Berpikir di Luar Kotak

Boombang merancang alat yang lebih ergonomik untu pria, dan juga lebih kuat, untuk mengatasi masalah seperti kuku kaki yang tebal dan bulu yang tumbuh di tempat-tempat berbeda. Agensi ini juga lalu berusaha membuat serangkaian produk yang bisa tersedia tidak hanya di toko obat tapi toko seperti Home Depot.

Tidak hanya itu, Rupal mencatat bahwa Boombang juga mengubah kemasan tinfoil condom yang biasanya kotak dalam rangka meraih perhatian wanita. Kondom “Siren” didesain untuk bisa masuk dalam tube seperti lipstick.

Menurut pakar marketing, eksekusi adalah kuncinya. Untuk melestarikan ekuitas mereknya, merketer harus memastikan bahwa meski menggarap segmen baru dari demografik inti, tapi hal ini jangan sampai mengorbankan konsumen setia mereka.

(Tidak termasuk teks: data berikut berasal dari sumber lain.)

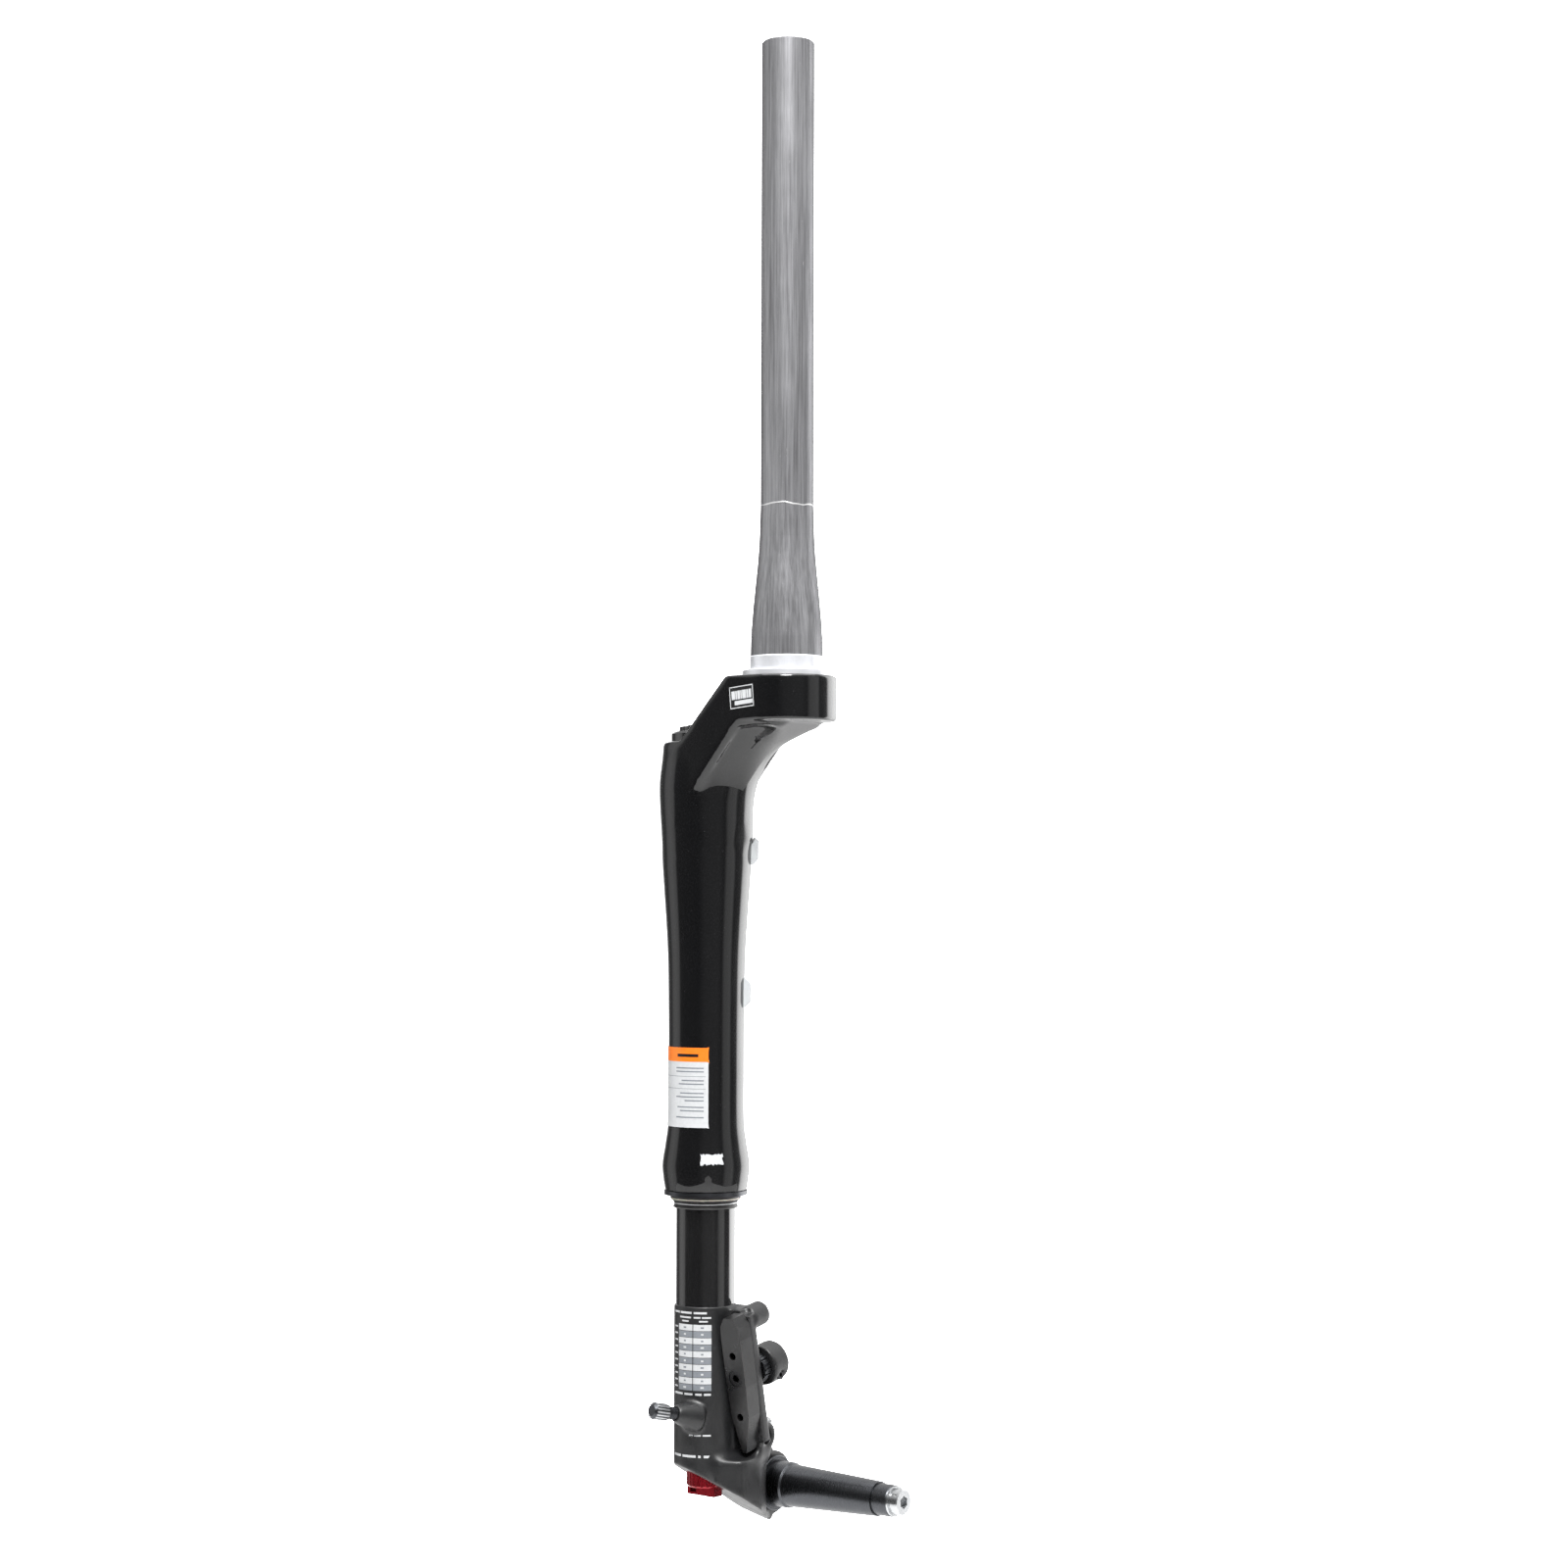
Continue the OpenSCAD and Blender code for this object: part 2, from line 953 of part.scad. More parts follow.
module valve_body() {
    color(gunmetal)
        along_valve()
            difference() {
                union() {
                    translate([0, 0, -3])
                        cylinder(r = valve_stem_r, h = 30);
                    for (z = [15.2:0.8:19])
                        translate([0, 0, z])
                            cylinder(r = valve_stem_r + 0.25, h = 0.4);
                }
                translate([0, 0, -4])
                    cylinder(r = 1.6, h = 32);
            }
}

module valve_core() {
    color(bronze)
        along_valve()
            union() {
                translate([0, 0, 6])
                    cylinder(r = 1.6, h = 14);
                translate([0, 0, 20 - eps])
                    cylinder(r = 0.6, h = 5);
            }
}

module valve_cap_gasket() {
    color(rubber_black)
        along_valve()
            tube(2.9, 1.2, 27.3, 28.1);
}

module valve_cap() {
    color(gunmetal)
        along_valve()
            difference() {
                union() {
                    translate([0, 0, 19.6])
                        cylinder(r1 = 3.9, r2 = 4.3, h = 0.8);
                    translate([0, 0, 20.4 - eps])
                        cylinder(r = 4.3, h = 8.8);
                    translate([0, 0, 29.2 - 2 * eps])
                        cylinder(r1 = 4.3, r2 = 3, h = 1.3);
                }
                translate([0, 0, 19])
                    cylinder(r = valve_stem_r + run_gap, h = 9.5);
                for (a = [0:18:359])
                    rotate([0, 0, a])
                        translate([4.5, 0, 21.4])
                            cylinder(r = 0.42, h = 6.6, $fn = 16);
            }
}

// ---------- brake adapter ----------

module brake_adapter() {
    color(satin_black)
        on_caliper_face()
            difference() {
                translate([0, 0, -10])
                    linear_extrude(10)
                        polygon([[-3, -38], [3, -38], [6, -33], [6.5, -26], [6.5, 0], [5.8, 17],
                            [1.3, 37], [-1.3, 37], [-5.8, 17], [-6.5, 0], [-6.5, -26], [-6, -33]]);
                for (y = [-caliper_pitch / 2, caliper_pitch / 2])
                    translate([0, y, -11])
                        cylinder(r = 2.1, h = 12);
                translate([0, lock_y, -11])
                    cylinder(r = 3.05, h = 12);
                translate([0, lock_y, -4.5])
                    cylinder(r = 4.6, h = 6);
                for (y = pin_rows)
                    translate([0, y, -11])
                        cylinder(r = 2.5, h = 7);
            }
}

module brake_guide_pins() {
    color(steel)
        on_caliper_face()
            for (y = pin_rows)
                translate([0, y, -23])
                    cylinder(r = 2.5, h = 19);
}

module brake_lock_bolt() {
    color(steel)
        on_caliper_face()
            translate([0, lock_y, 0])
                difference() {
                    union() {
                        translate([0, 0, -4.5])
                            cylinder(r = 4.4, h = 4);
                        translate([0, 0, -36])
                            cylinder(r = 3.05, h = 31.5 + eps);
                    }
                    translate([0, 0, -2.9])
                        cylinder(r = 2.3, h = 3, $fn = 6);
                }
}

module knurled_lock_nut() {
    color(steel)
        on_caliper_face()
            translate([0, lock_y, -21.9])
                difference() {
                    cylinder(r = 7.9, h = 5.4);
                    translate([0, 0, -1])
                        cylinder(r = 3.05, h = 8);
                    for (a = [0:20:359])
                        rotate([0, 0, a])
                            translate([8.1, 0, -1])
                                cylinder(r = 0.7, h = 8, $fn = 16);
                }
}

module brake_boss_screw() {
    color(steel)
        on_caliper_face()
            translate([-8.6, lock_y + 6, -28])
                rotate([0, 90, 0])
                    difference() {
                        union() {
                            cylinder(r = 2.7, h = 1.2);
                            translate([0, 0, 1.2 - eps])
                                cylinder(r = 2.1, h = 14);
                        }
                        translate([0, 0, -1])
                            cylinder(r = 1.3, h = 1.8, $fn = 6);
                    }
}

steerer_tube();
crown_race_seat();
crown_and_outer_leg();
top_cap();
top_cap_oring();
lockout_dial();
dial_screw();
lockout_spindle();
dial_detent_ball();
damper_cartridge();
compression_valve();
floating_piston();
floating_piston_oring();
shaft_seal_head();
shaft_seal();
topout_bumper();
air_piston();
air_piston_seal();
outer_race_strips();
race_retaining_ring();
roller_cages();
needle_rollers();
inner_race_strips();
lower_bushing();
foam_ring();
seal_collar();
collar_oring();
seal_retaining_ring();
wiper_seal();
wiper_garter_spring();
hose_guides();
hose_guide_screws();
inner_leg_tube();
lower_leg_casting();
axle_spindle();
axle_washer();
axle_bolt();
damper_shaft();
damper_piston();
piston_glide_ring();
piston_nut();
bottom_out_bumper();
foot_bulkhead();
bulkhead_oring();
foot_nut();
rebound_rod();
rebound_knob();
knob_grub_screw();
valve_body();
valve_core();
valve_cap_gasket();
valve_cap();
brake_adapter();
brake_guide_pins();
brake_lock_bolt();
knurled_lock_nut();
brake_boss_screw();
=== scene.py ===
"""Looks of a single-sided suspension fork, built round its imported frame.

Metres throughout. +Z runs up the steering axis, the leg stands at +X and the fork's front faces -Y.
"""

import math

import bmesh
import bpy
from bpy.props import FloatProperty, FloatVectorProperty, IntProperty, PointerProperty
from mathutils import Matrix, Vector


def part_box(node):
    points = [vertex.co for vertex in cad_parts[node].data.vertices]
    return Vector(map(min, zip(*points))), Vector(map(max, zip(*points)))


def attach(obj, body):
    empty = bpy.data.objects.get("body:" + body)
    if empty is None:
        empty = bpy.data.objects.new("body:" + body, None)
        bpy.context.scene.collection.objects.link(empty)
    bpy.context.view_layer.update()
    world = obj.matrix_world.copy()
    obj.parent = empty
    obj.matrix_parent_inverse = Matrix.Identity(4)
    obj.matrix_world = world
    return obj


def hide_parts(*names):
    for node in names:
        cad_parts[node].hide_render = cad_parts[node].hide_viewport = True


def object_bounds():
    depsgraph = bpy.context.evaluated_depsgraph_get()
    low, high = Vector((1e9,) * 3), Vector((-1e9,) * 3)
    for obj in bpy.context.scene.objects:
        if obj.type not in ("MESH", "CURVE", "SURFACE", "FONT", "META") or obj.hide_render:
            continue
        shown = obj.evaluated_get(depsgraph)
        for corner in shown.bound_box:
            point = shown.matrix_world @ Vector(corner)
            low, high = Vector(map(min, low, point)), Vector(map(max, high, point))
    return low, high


bl_info = {
    "name": "Suspension fork finish",
    "version": (1, 0, 0),
    "blender": (4, 5, 0),
    "location": "3D View > Sidebar > Fork",
    "description": "Paint, castings, labels and studio for a single-sided suspension fork",
    "category": "Add Mesh",
}

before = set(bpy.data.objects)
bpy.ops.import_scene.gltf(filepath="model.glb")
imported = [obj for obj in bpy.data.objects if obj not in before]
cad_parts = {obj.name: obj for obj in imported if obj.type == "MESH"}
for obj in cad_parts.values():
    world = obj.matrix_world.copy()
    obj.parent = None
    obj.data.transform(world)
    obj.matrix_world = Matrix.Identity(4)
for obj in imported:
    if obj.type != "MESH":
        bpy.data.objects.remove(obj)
CAD_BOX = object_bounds()

MM = 0.001


def middle(node):
    """Centre of a CAD node's box."""
    low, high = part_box(node)
    return (low + high) / 2


LEG = middle("inner_leg_tube")
AXLE = middle("axle_washer")
LEG_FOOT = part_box("crown_and_outer_leg")[0].z
CASTING_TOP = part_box("lower_leg_casting")[1].z
CASTING_RADIUS = 17 * MM


# ---------- settings ----------


def colour(label, about, value):
    return FloatVectorProperty(
        name=label, description=about, default=value, size=3, min=0, max=1, subtype="COLOR"
    )


def length(label, about, value):
    return FloatProperty(name=label, description=about, default=value, unit="LENGTH")


def angle(label, about, degrees):
    return FloatProperty(name=label, description=about, default=math.radians(degrees), subtype="ANGLE")


def power(label, about, watts):
    return FloatProperty(name=label, description=about, default=watts, min=0, unit="POWER")


class FinishSettings(bpy.types.PropertyGroup):
    """Colours and surface of each finish."""

    carbon: colour("Carbon", "Clear-coated carbon of the steerer", (0.27, 0.27, 0.28))
    carbon_streak: colour("Carbon streak", "Darker fibres of the steerer", (0.13, 0.13, 0.135))
    paint: colour("Paint", "Gloss paint of the crown and outer leg", (0.0035, 0.0036, 0.004))
    casting: colour("Casting", "Satin paint of the lower casting", (0.010, 0.0102, 0.011))
    adapter: colour("Adapter", "Smoother black of the brake adapter", (0.005, 0.005, 0.0055))
    anodised: colour("Black anodising", "Anodised inner leg", (0.006, 0.006, 0.0065))
    bright_alloy: colour("Bright alloy", "Turned and polished alloy", (0.90, 0.91, 0.93))
    grey_alloy: colour("Grey alloy", "Grey anodised alloy", (0.085, 0.088, 0.095))
    steel: colour("Steel", "Plated steel", (0.55, 0.56, 0.57))
    bronze: colour("Bronze", "Bronze pistons", (0.50, 0.30, 0.12))
    rubber: colour("Rubber", "Black seals", (0.018, 0.018, 0.019))
    cream: colour("Cream", "Cream backing ring", (0.72, 0.69, 0.58))
    foam: colour("Foam", "Oil-soaked foam", (0.10, 0.095, 0.085))
    pale: colour("Pale plastic", "Hose guides", (0.55, 0.57, 0.58))
    red: colour("Red", "Anodised rebound knob", (0.30, 0.005, 0.014))
    white_print: colour("White print", "Labels and marks", (0.55, 0.56, 0.57))
    orange_print: colour("Orange print", "Head band of the leg's label", (0.85, 0.19, 0.01))
    grey_print: colour("Grey print", "Rows of the labels", (0.20, 0.215, 0.235))
    dark_print: colour("Dark print", "Ground of the crown's sticker", (0.004, 0.004, 0.0045))
    race_seat: colour("Race seat", "Polished ring under the lower bearing", (0.78, 0.79, 0.82))
    screw: colour("Screw", "Blackened screws of the brake mount", (0.05, 0.05, 0.052))
    scuff: colour("Scuff", "Scuffed clear coat of the steerer", (0.45, 0.45, 0.46))
    resin: colour("Resin", "Line of resin round the steerer", (0.6, 0.6, 0.6))
    resin_height: length("Resin height", "Height of the line of resin on the steerer", 88.5 * MM)
    fibre_pitch: length("Fibre pitch", "Width of one streak of fibres", 1.1 * MM)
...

“Ketika banyak perusahaan menggunakan strategi ini, mereka banyak memikirkan keuntungan jangka pendek, tapi menafikan degradasi yang mungkin akan terjadi pada term yang lebih panjang,” kata Jill Avery, asisten profesor dari Boston's Simons School of Management yang meneliti ekuitas merek dan isu gender.


Kuncinya adalah Awareness

Avery menegaskan bahwa marketer harus benar-benar paham akan bagaimana cara konsumen menggunakan brand mereka. “Beberapa brand tidak banyak digunakan sebagai identitas, tapu ada beberapa yang ditetapkan sebagai laki-laki atau perempuan, itulah mengapa gender bending menjadi sesuatu yang berbahaya,” tambah Avery.

Lebih jauh Avery yakin bahwa di masa ekonomi saat ini banyak pihak yang akan mengejar keuntungan jangka pendek. Sedangkan Paprocki merekomendasikan bahwa ketika mengenalkan brand baru, existing brand bisa digunakan untuk meningkatkan tingkat kredibilitas, tapi harus memastikan sub-brand bisa berbicara pada market yang baru.

Lois Olson, pengajar di San Diego University memiliki dua pendapat mengenai hal ini. “Pertama adalah dengan sedikit mengubah nama brand, atau melakukan twist agar brand bisa berbeda,” kata Lois. Yang kedua, ia memberikan istilah 'sell on the sly”, dimana ketika produk sangat spesifik untuk market, cara terbaik yang bisa dilakukan adalah mempertahankan pesan, pada medium apapun. “Agar tidak overlap”, kata Lois.